The very summary manner in which Bunsen rejects the reading of the MS. (κολοβοδακτυλος) as absurd, led me to suppose that no other evidence existed in corroboration of that reading. But the fact is that Bunsen has been very hasty in this matter. I find in the Journal of the German x Asiatic Society (vol. viii. 586 and xiii. p. 474), the following curious statements.

In the first of these passages, Professor Fleischer describes an ancient Arabic MS. brought by Tischendorf from the east in 1853, which contains among other matters an account of St. Mark the evangelist. - This account says that St. Mark was originally a Levite, and that when he became a convert to Christianity, he cut off his right thumb in order that he might thus become for ever incapable of officiating in the Jewish temple service.

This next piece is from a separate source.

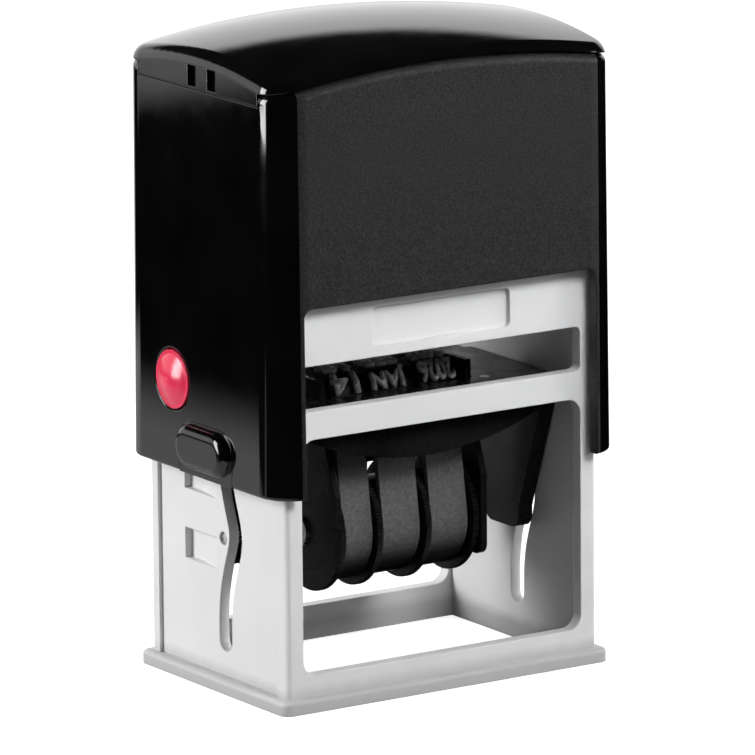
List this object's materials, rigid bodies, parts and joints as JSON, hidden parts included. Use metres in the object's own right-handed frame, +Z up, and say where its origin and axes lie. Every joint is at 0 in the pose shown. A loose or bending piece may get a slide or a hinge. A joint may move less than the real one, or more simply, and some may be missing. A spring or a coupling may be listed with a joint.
{
  "type": "date stamp",
  "caption": "Self-inking date stamp with a sliding housing, a type carrier that turns over, turning date wheels, lock buttons and a pad tray.",
  "frame": {"origin": "middle of the foot's underside, on the desk", "axes": "+X to the stamp's right, -Y towards its front with the header strip, +Z up along the stroke"},
  "size_m": [0.0682, 0.0464, 0.1052],
  "materials": {
    "frame_grey": "satin light grey moulded plastic",
    "housing_black": "glossy black moulded plastic with a satin front panel",
    "cap_smoke": "glossy smoked plastic",
    "card": "bare dark card",
    "lock_red": "glossy red plastic",
    "carrier_black": "black plastic with a soft gloss",
    "band_rubber": "smooth dark grey rubber",
    "wheel_black": "black plastic with knurled rims",
    "steel": "bright steel",
    "spring_steel": "spring wire",
    "pad_felt": "ink-soaked felt",
    "tray_black": "black plastic"
  },
  "bodies": {
    "frame": {"base_frame": "frame_grey", "turning_pin_left": "steel", "turning_pin_right": "steel", "return_spring": "spring_steel"},
    "pad_cassette": {"pad_tray": "tray_black", "ink_pad": "pad_felt"},
    "housing": {"housing_shell": "housing_black", "index_card": "card", "pivot_cap_left": "housing_black", "pivot_cap_right": "housing_black"},
    "index_cap": {"index_cap": "cap_smoke"},
    "lock_left": {"lock_button_left": "lock_red"},
    "lock_right": {"lock_button_right": "lock_red"},
    "pivot_pins": {"pivot_pin_left": "steel", "pivot_pin_right": "steel"},
    "carrier": {"carrier_body": "carrier_black", "date_bracket": "carrier_black", "bracket_screws": "steel", "wheel_axle": "steel", "date_band_day": "band_rubber", "date_band_month": "band_rubber", "date_band_year": "band_rubber"},
    "wheel_day": {"date_wheel_day": "wheel_black"},
    "wheel_month": {"date_wheel_month": "wheel_black"},
    "wheel_year": {"date_wheel_year": "wheel_black"}
  },
  "joints": [
    {"name": "press", "type": "slide", "parent": "frame", "child": "housing", "axis": [0, 0, -1], "range_m": [0, 0.0288], "stiffness_N_per_m": 400, "springref_m": -0.015, "deforming": ["return_spring"]},
    {"name": "pin_shift", "type": "hinge", "parent": "housing", "child": "pivot_pins", "pos_m": [0, -0.0028, 0.0394], "axis": [-1, 0, 0], "range_deg": [0, 360]},
    {"name": "flip", "type": "hinge", "parent": "pivot_pins", "child": "carrier", "pos_m": [0, -0.0012, 0.0394], "axis": [1, 0, 0], "range_deg": [0, 540]},
    {"name": "lock_left_push", "type": "slide", "parent": "housing", "child": "lock_left", "axis": [1, 0, 0], "range_m": [0, 0.0018], "stiffness_N_per_m": 400},
    {"name": "lock_right_push", "type": "slide", "parent": "housing", "child": "lock_right", "axis": [-1, 0, 0], "range_m": [0, 0.0018], "stiffness_N_per_m": 400},
    {"name": "cap_lift", "type": "slide", "parent": "housing", "child": "index_cap", "axis": [0, 0, 1], "range_m": [0, 0.02]},
    {"name": "pad_slide", "type": "slide", "parent": "frame", "child": "pad_cassette", "axis": [0, -1, 0], "range_m": [-0.038, 0]},
    {"name": "wheel_day_spin", "type": "hinge", "parent": "carrier", "child": "wheel_day", "pos_m": [0, -0.0012, 0.0237], "axis": [1, 0, 0], "continuous": true},
    {"name": "wheel_month_spin", "type": "hinge", "parent": "carrier", "child": "wheel_month", "pos_m": [0, -0.0012, 0.0237], "axis": [1, 0, 0], "continuous": true},
    {"name": "wheel_year_spin", "type": "hinge", "parent": "carrier", "child": "wheel_year", "pos_m": [0, -0.0012, 0.0237], "axis": [1, 0, 0], "continuous": true}
  ],
  "couplings": [
    {"joint": "pin_shift", "follows": "press", "rad_per_m": 218.17},
    {"joint": "flip", "follows": "press", "rad_per_m": 327.25}
  ]
}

In the second passage, Professor Gildemeister informs us, that this story was not altogether unknown in western Europe, being mentioned by Ordericus Vitalis in the twelfth century (see Duchesne Script. Norm. 426), and by Peter de Natalibus about the year 1370. But the Roman Catholic critics reject the tale with contempt. "Vulgi potius decantata, quàm majorum auctoritate asserta fabella", says Baronius. - "Irrepta fabella nec refutatione digna", says Henschenius, Acta Sanctorum, 25th Apr., III., 346 D.

It does not seem to have occurred to these writers that a metaphor may have been mistaken for a fact.

H. F. Talbot.

Dec. 3rd , 1860.

u Published at first as Origenis Philosophumena. Oxford, 1851.

v He says, p. 89, "Pray correct the words in P. 252, where Mark the evangelist is called, etc., etc. The true text may easily be restored," etc., etc.

w It may be added that Eusebius says that the best codices of the gospels omit these twelve verses (J. S. L., p. 222). - On the other hand, the early Syriac gospel discovered by Mr. Cureton contains them.

x Zeitschrift der Deutschen Morgenländischen Gesellschaft.